If you think that difference is there because of a positional difference – quarterbacks are inherently allowed to do that sort of thing, or something, while wide receivers aren’t – then take a look at comparisons between Cam Newton, the Carolina Panthers quarterback, and Tom Brady, the New England Patriots quarterback. Newton, black, has been dogged by accusations that he has a poor attitude since before he was drafted into the NFL, with one scout calling him “immature” among a laundry list of other faults. Since he’s been drafted, his sideline demeanor has been watched feverishly, and he is constantly criticized for poor body language or getting down on his teammates. Brady, on the other hand, is white, and gets cast into the same “fiery leader” archetype when he yells and screams at his teammates. Newton is the petulant one with the attitude problem, while Brady is the guy who just cares too much – all he wants to do is win.

The NFL is also plagued by media figures getting uppity about celebrations, mostly, again, by black players, though some white players have not escaped this scrutiny. The league already has celebration rules in place, so no one can have too much fun on the field, but plenty of media members chastise players when their celebrations go over some imaginary boundary line that’s “too far.”
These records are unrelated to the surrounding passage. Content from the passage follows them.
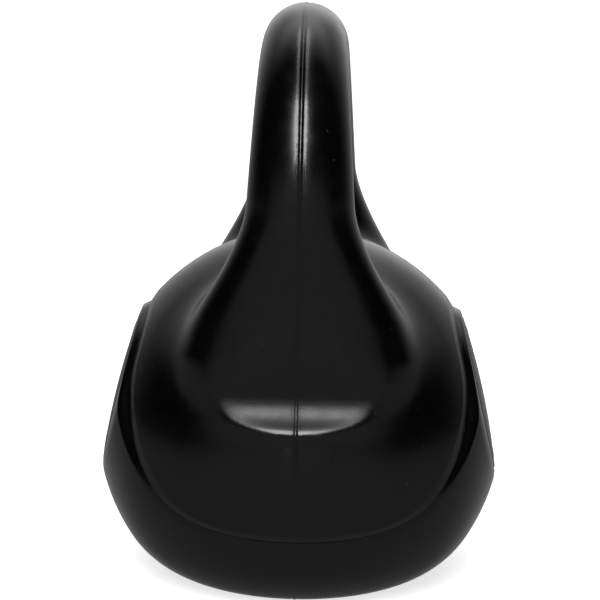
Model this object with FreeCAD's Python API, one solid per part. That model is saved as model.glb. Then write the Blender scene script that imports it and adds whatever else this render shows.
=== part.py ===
"""Kettlebell: a one-piece moulded plastic shell, filled with cement round a steel rod.

The handle lies in the XZ plane, Y runs from front to back and +Z is up. The origin is the
centre of the flat base. All lengths are millimetres.
"""

import FreeCAD, Part
import math
import os
from FreeCAD import Matrix, Vector

# Whole object
TOTAL_HEIGHT = 244.5
WALL = 2.5  # plastic wall of the shell

# Core: the upper body, an ellipsoid whose top shows between the legs of the handle
CORE_HALF_X = 88.0
CORE_HALF_Y = 86.0
CORE_HALF_Z = 91.0
CORE_CENTRE_Z = 57.0

# Boot: the lower body with the flat base, and a broad, very slightly domed face at front and back
BOOT_RADIUS = 87.0
BOOT_CENTRE_Z = 64.8
BOOT_STRETCH_X = 1.02  # half width over half depth
BASE_EDGE_RADIUS = 42.0
BASE_TRIM = 1.1  # height that the flat base takes off the rounded form
FACE_DISTANCE = 79.8  # from the boot's centre to the middle of each face
FACE_TILT = 14.3  # degrees that each face leans back
FACE_RADIUS = 300.0  # of the ball that each face is part of

# Step line between core and boot, seen from the front: an arch that runs out to the sides
ARCH_RADIUS = 38.5
ARCH_CENTRE_Z = 77.0
ARCH_END_ANGLE = 33.0  # degrees above horizontal where the arch leaves its circle
SWEEP_RADIUS = 28.0  # curve that turns the line level at the sides
SIDE_LINE_Z = 33.0

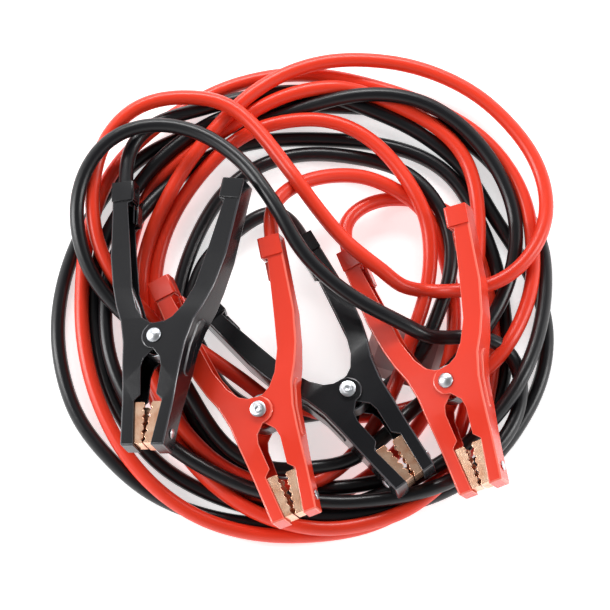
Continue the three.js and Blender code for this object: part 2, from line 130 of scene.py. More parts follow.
red_route = [
    (3, [
        (276.7, 260.7, 42.8), (272.4, 239.6, 42), (269.5, 221, 41), (273, 204, 38),
        (286, 190, 32.5), (303, 181, 26.5), (323, 176, 21), (347, 174, 16), (371, 177, 12.5),
        (393, 187, 9),]),
    (1, [
        (415, 200), (432, 219), (444, 246), (452, 280), (455, 312), (453, 345), (443, 380),
        (425, 415), (400, 448), (365, 478), (323, 500), (280, 505), (240, 492), (208, 466),
        (183, 430), (168, 390), (158, 345), (152, 305), (153, 265),]),
    (6, [
        (165, 228), (183, 195), (206, 165), (232, 140), (262, 123), (300, 115), (335, 119),
        (365, 133), (392, 158), (413, 188), (427, 218), (431, 250), (429, 280), (422, 308),]),
    (2, [
        (412, 335), (400, 368), (385, 405), (365, 440), (338, 468), (300, 484), (258, 483),
        (222, 466), (190, 436), (164, 398), (146, 355), (133, 310), (127, 270), (132, 236),
        (142, 208), (158, 180), (180, 155),]),
    (4, [
        (208, 132), (240, 111), (270, 97), (300, 89), (330, 87), (362, 92), (400, 105), (430, 120),
        (453, 138), (470, 163), (478, 195), (480, 235), (478, 280),]),
    (2, [
        (475, 325), (472, 370), (465, 410), (452, 450),]),
    (1, [
        (433, 482), (403, 508), (365, 525), (313, 533), (262, 532), (210, 519), (165, 493),
        (128, 455), (104, 413), (89, 370), (82, 325), (82, 285),]),
    (3, [
        (84, 250), (92, 215), (106, 178), (130, 147), (158, 122), (190, 102), (222, 86), (255, 76),
        (290, 71), (330, 73), (370, 82), (410, 95), (450, 115), (485, 140), (510, 172), (526, 206),
        (533, 245),]),
    (5, [
        (532, 285), (520, 322), (500, 355),]),
    (3, [
        (476, 377), (451, 391),]),
    (2, [
        (434, 399), (400, 410), (358, 413), (315, 406), (276, 393), (240, 375), (205, 352),]),
    (4, [
        (177, 333), (152, 317), (130, 296), (110, 271), (98, 245),]),
    (7, [
        (92, 215), (92, 180), (100, 147), (117, 120), (140, 103), (168, 96), (196, 96), (221, 100),
        (243, 114), (261, 133), (280, 158), (297, 181, 24), (313, 203, 28), (328, 222, 31),
        (341, 238, 32.5), (354, 251, 32), (370, 264, 29.5), (390, 275, 26), (412, 284, 22.5),
        (434, 289, 20), (456, 291, 19.5), (477, 289, 21.6), (502, 280, 25),]),
    (7, [
        (525, 262, 24), (541, 236, 22), (548, 207), (544, 177), (531, 148), (510, 121), (482, 95),
        (449, 76),]),
    (5, [
        (412, 63), (370, 57), (330, 58), (295, 67), (265, 82), (240, 102), (218, 125), (194, 152),
        (170, 188), (155, 220), (147, 245),]),
    (2, [
        (141, 275), (140, 305), (143, 345), (152, 390), (172, 430), (198, 466), (235, 497),
        (280, 517), (330, 525), (380, 515), (425, 492), (458, 460), (480, 420), (492, 378),
        (497, 335), (495, 295), (488, 262),]),
    (1, [
        (474, 233), (455, 213), (432, 202), (412, 198), (392, 197, 5), (372, 201, 6),
        (355, 210, 9.5), (344, 223, 13.5), (343.5, 238, 16.5), (349.1, 252.5, 17.7),
        (357.5, 272.2, 19.2),]),
]
black_route = [
    (4, [
        (125.1, 207.7, 26.5), (125.5, 186.8, 24.5), (125, 170, 23), (127, 153, 20.5),
        (136, 136, 17), (151, 124, 12.5), (172, 116, 9), (200, 111), (232, 105), (262, 98),]),
    (3, [
        (300, 92), (335, 96), (370, 107), (405, 122), (440, 145), (467, 172),]),
    (2, [
        (485, 202), (502, 228), (519, 253), (535, 283), (546, 317), (547, 352), (538, 388),
        (520, 422), (494, 456), (455, 484), (410, 503), (360, 513), (310, 514), (255, 506),
        (200, 488), (157, 461), (127, 425), (108, 388), (97, 345), (92, 300), (97, 260),
        (110, 225),]),
    (3, [
        (128, 200), (146, 176), (170, 153), (200, 133), (232, 118), (266, 108), (300, 103),
        (340, 103), (385, 108),]),
    (2, [
        (430, 118), (465, 134), (495, 160), (515, 190), (530, 215), (542, 240),]),
    (4, [
        (546, 278), (541, 322), (528, 362), (508, 398), (480, 430), (445, 457), (405, 478),]),
    (1, [
        (365, 497), (320, 514), (262, 522), (205, 514), (150, 491), (108, 455), (79, 418),
        (63, 375), (57, 330), (62, 285), (75, 245), (92, 212), (113, 180), (143, 153),]),
    (3, [
        (178, 135), (215, 122), (250, 117), (282, 114),]),
    (5, [
        (312, 104), (345, 93), (380, 91), (420, 98), (452, 115), (481, 142), (502, 172),
        (515, 205), (518, 238), (513, 268),]),
    (4, [
        (503, 298), (487, 326),]),
    (3, [
        (465, 352), (435, 383), (402, 415), (363, 443), (318, 463), (275, 468), (238, 455),
        (212, 428), (192, 395), (172, 362), (148, 337),]),
    (9, [
        (125, 315), (107, 297), (90, 272), (79, 240), (76, 205), (84, 172), (103, 144), (130, 128),
        (162, 124), (192, 130, 23.6), (212, 139, 28.5), (232, 153, 36), (251, 171, 45),
        (265, 191, 50.5), (281, 215, 52.2), (294, 240, 51.2), (308, 260, 47.2), (325, 276, 42.5),
        (342, 290, 38.6), (355, 299, 39), (367, 306, 40.4), (378, 312, 41), (389, 317, 39),
        (399, 322, 34), (409, 327.5, 27), (421, 333, 21.8), (436, 336, 20.8), (450, 336, 22),
        (466, 335, 23.5), (486, 338, 20),]),
    (3, [
        (506, 347), (517, 366), (521, 392), (514, 419), (495, 447), (464, 470), (425, 488),
        (375, 497), (325, 499), (275, 492), (222, 474), (172, 445), (134, 408), (112, 364),
        (105, 320), (108, 280), (119, 245),]),
    (3, [
        (140, 213), (165, 185), (195, 163), (228, 147), (262, 139), (300, 137), (340, 138),
        (385, 143), (425, 155), (455, 175),]),
    (2, [
        (473, 205), (484, 245), (494, 290), (503, 335), (503, 378), (490, 415), (465, 448),
        (425, 472), (375, 484), (325, 488), (275, 482), (230, 462), (200, 430), (184, 390),
        (176, 345), (177, 300),]),
    (3, [
        (186, 262), (200, 228), (220, 195), (245, 172), (275, 158), (310, 152), (350, 155),
        (385, 162), (412, 174), (432, 194), (446, 220), (452, 250),]),
    (2, [
        (448, 285), (436, 318), (424, 348),]),
    (1, [
        (405, 372), (375, 396), (335, 410), (292, 416), (250, 408), (220, 385), (203, 350),
        (196, 315), (195, 283, 5),]),
    (1, [
        (205, 260, 5), (225, 240, 5), (245, 224, 5), (261, 213, 5), (276, 209, 5), (288, 215, 6),
        (297.1, 229, 7.9), (303.3, 239.6, 9.4), (314.2, 257.4, 11.9),]),
]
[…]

In hockey, a sport with significantly fewer non-white players, the focus is often shifted onto Europeans. To take one example, Nail Yakupov, a Russian forward for the National Hockey League (NHL)’s Edmonton Oilers, is constantly attacked by the media for his lack of effort – sometimes rightly, oftentimes wrongly. This is mostly because his highly offensive style of play doesn’t always match the North American ideal of hard-working, ‘gritty’ hockey players. But what was most galling was a moment early in last year’s season in which Yakupov scored a crucial, late goal against the defending Stanley Cup Champion Los Angeles Kings. The then 19-year-old Yakupov celebrated exuberantly, sprinting down the ice and sliding on his knees. Don Cherry and other assorted old white guys of the media pounced on Yakupov for not acting like “he had been there before,” and making a mockery of the game. While the celebration was out of the ordinary, compared to most hockey celebrations, Yakupov’s actions received particular attention because he’s Russian, and wasn’t playing the game the ‘right’ – read ‘Canadian’ – way. And that’s in addition to the many media members who call Russians or other Europeans “enigmatic” or say that they have “attitude problems.” The few non-whites in the sport are also often heavily scrutinized; P.K. Subban, a black defenceman for the Montreal Canadiens, is often unduly criticized for his “brash” demeanor on and off the ice, even while he acts like most other young hockey players.

Baseball, a sport that has become increasingly filled with Hispanic players at the Major League Baseball (MLB) level, is nearly as bad, though less overtly. Sports journalists and, often, many of the players still cling to the “unwritten rules” of the game, which enforce a strict code of basically not celebrating anything. While not always targeting minorities, the “unwritten rules” – again, mostly referred to as playing the game the “right way” – enforce a strict code on players, reinforcing the staid, conservative ways of the past. This is a form of institutional racism – the codes of the game themselves restrict those who do not fall in with traditional, mostly white behaviours of humility and respect. This sort of stringent focus on the code was seen most in this year’s National League Championship Series between the St. Louis Cardinals and the Los Angeles Dodgers. Fans and St. Louis media members constantly harped on the Dodgers for not following a perceived code of play. These transgressions included celebrating important plays on the field, admiring a home run, and, in general, being too exuberant. This was even more pronounced due to the fact that the Dodgers are a West Coast team, as opposed to the Cardinals’ conservative, Midwestern home, and the fact that the Cardinals had more ‘hard-working’ white players, while the Dodgers had more young black or Hispanic players who, according to buzzkills everywhere, weren’t ‘acting like they had been there before.’

These problems of racial bias are tied to a couple of factors: the desire for all athletes to be humble and the politics of respectability. Since athletes are in a privileged position in society – they’re often paid millions of dollars to play a game – there is some expectation that they should be humble, and respect their opportunity. While a good idea in theory, in practice, it leads to people chastised for having personality. It enforces a level of sameness – you’re lucky to be here, so just keep your head down and play. More pressingly, for non-whites, the idea of respectability is in play. If they act out in any way that goes against the status quo, or plays into easy stereotypes – think of Dez Bryant as the ‘angry black man’ – then they are rejected. The force is for players to act more like their ‘respectable’ – read ‘white’ – counterparts, who show humility and never make a scene, or so the story goes.

Sports media has a lot of influence over how players are perceived – in fact, they control almost all of that perception. Stories where non-white players are criticized for their attitude, or told to play the game differently, are forms of control and coercion, part of a system that seeks to homogenize non-white athletes into a group more appealing to the conservative world of sports. So it’s up to the fans, and to the media, to reject the lazy, uninformed, and often racist characterizations of players who go against the grain. Who knows, we might get to see more of who these people really are.